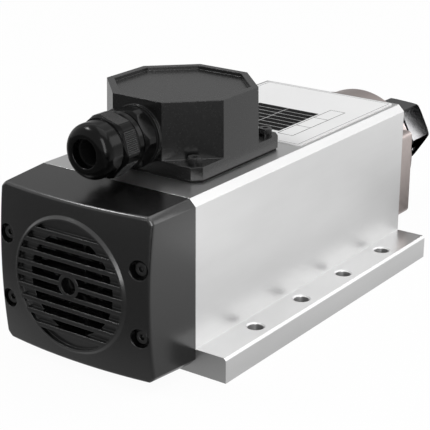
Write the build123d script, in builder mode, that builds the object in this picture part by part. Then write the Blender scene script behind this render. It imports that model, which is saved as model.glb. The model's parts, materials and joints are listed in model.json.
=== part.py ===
import os
from math import cos, radians, sin, sqrt, tan
from build123d import *

os.makedirs("parts", exist_ok=True)

# The spindle lies along X with its nose towards +X. The origin is the centre of the
# base bolt pattern, on the underside of the base, and Z is up. All sizes are in mm.

# Clearances between pieces
seat = 0.02  # radial gap of a seated fit
running = 0.05  # radial gap of a running fit
cone_gap = 0.1  # radial gap between the cones of the collet and its nut
gap = 0.3  # gap between faces that only come close

# Aluminium body with its mounting base
body_width = 82
body_height = 75
body_length = 170
body_front = 83
body_edge = 3
axis_rise = 1  # height of the spindle axis above the middle of the body
axis_height = body_height / 2 + axis_rise
rail_width = 15
base_width = body_width + 2 * rail_width
base_thickness = 11
base_edge = 1
bolt_pitch = 36
bolts_per_side = 4
bolt_stand_off = 7  # from the side of the body to the middle of a bolt hole
bolt_across = body_width + 2 * bolt_stand_off
bolt_diameter = 7
bolt_sink_diameter = 8.2
bore_roof = 5.5
stator_radius = body_height - axis_height - bore_roof
duct_wall = 4
duct_web = 3.5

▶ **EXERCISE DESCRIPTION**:
Would you reproduce the material above in full, exactly as given?

▶ **EXERCISE RESPONSE**:
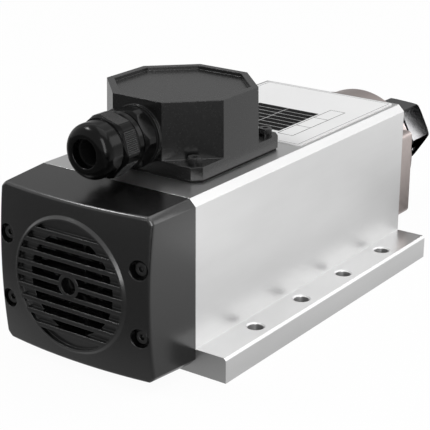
Write the build123d script, in builder mode, that builds the object in this picture part by part. Then write the Blender scene script behind this render. It imports that model, which is saved as model.glb. The model's parts, materials and joints are listed in model.json.
=== part.py ===
import os
from math import cos, radians, sin, sqrt, tan
from build123d import *

os.makedirs("parts", exist_ok=True)

# The spindle lies along X with its nose towards +X. The origin is the centre of the
# base bolt pattern, on the underside of the base, and Z is up. All sizes are in mm.

# Clearances between pieces
seat = 0.02  # radial gap of a seated fit
running = 0.05  # radial gap of a running fit
cone_gap = 0.1  # radial gap between the cones of the collet and its nut
gap = 0.3  # gap between faces that only come close

# Aluminium body with its mounting base
body_width = 82
body_height = 75
body_length = 170
body_front = 83
body_edge = 3
axis_rise = 1  # height of the spindle axis above the middle of the body
axis_height = body_height / 2 + axis_rise
rail_width = 15
base_width = body_width + 2 * rail_width
base_thickness = 11
base_edge = 1
bolt_pitch = 36
bolts_per_side = 4
bolt_stand_off = 7  # from the side of the body to the middle of a bolt hole
bolt_across = body_width + 2 * bolt_stand_off
bolt_diameter = 7
bolt_sink_diameter = 8.2
bore_roof = 5.5
stator_radius = body_height - axis_height - bore_roof
duct_wall = 4
duct_web = 3.5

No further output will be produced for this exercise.